Economics of Grid-Scale Energy Storage

03/02/2020 15:00
Turkey

Abstract: The transition to a low-carbon electricity system is likely to require grid-scale energy storage to smooth the variability and intermittency of renewable energy. I investigate whether private incentives for operating and investing in grid-scale energy storage are optimal, and the need for policies that complement investments in renewables with encouraging energy storage. In a wholesale electricity market, energy storage systems generate profit by arbitraging inter-temporal electricity price differences. In addition, storage induces non-pecuniary externalities due to production efficiency and carbon emissions. I build a new dynamic equilibrium framework to quantify these effects of grid-scale energy storage and apply it to study the South Australian Electricity Market. This equilibrium framework computes a supply function equilibrium using estimated best responses from conventional sources to observed variation in the residual demand volatility. The first set of results shows that although entering the electricity market is not profitable for privately operated storage, such entry would increase consumer surplus, total welfare and reduce emission.
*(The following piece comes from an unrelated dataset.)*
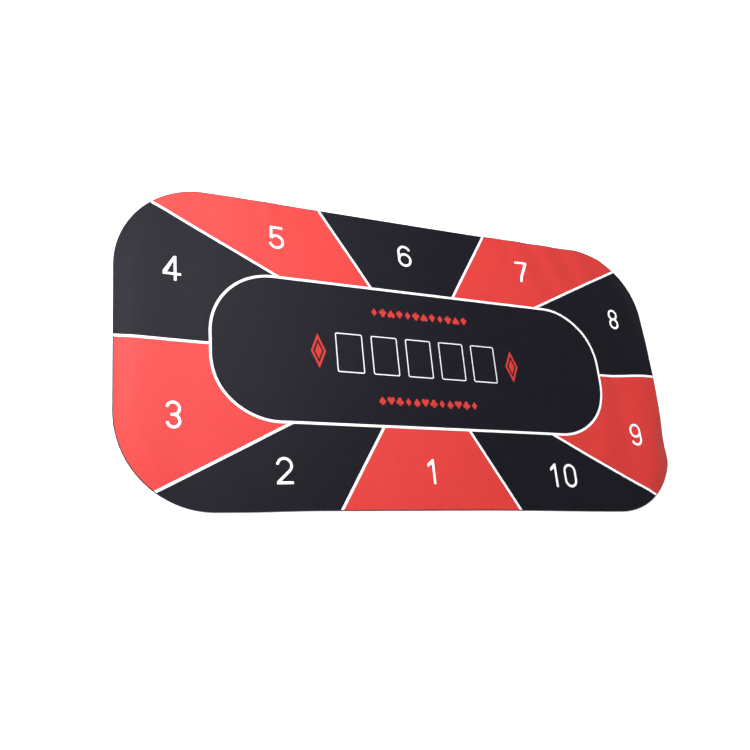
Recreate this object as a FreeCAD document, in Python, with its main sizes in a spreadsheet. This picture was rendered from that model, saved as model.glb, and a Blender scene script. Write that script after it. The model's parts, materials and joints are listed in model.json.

A storage operator that minimizes the cost of acquiring electricity could further improve consumer surplus by twice as much. Importantly, a competitive storage market could not achieve this outcome because other power plants distort prices. These results argue for a capacity market to compensate for a private firm for investing in storage. The second set of results shows that at moderate levels of renewable power introducing grid-scale storage to the system reduces renewable generators' revenue by decreasing average prices. For high levels of renewable generation capacity, storage increases the return to renewable production and decreases CO2 emissions by preventing curtailment during low demand periods.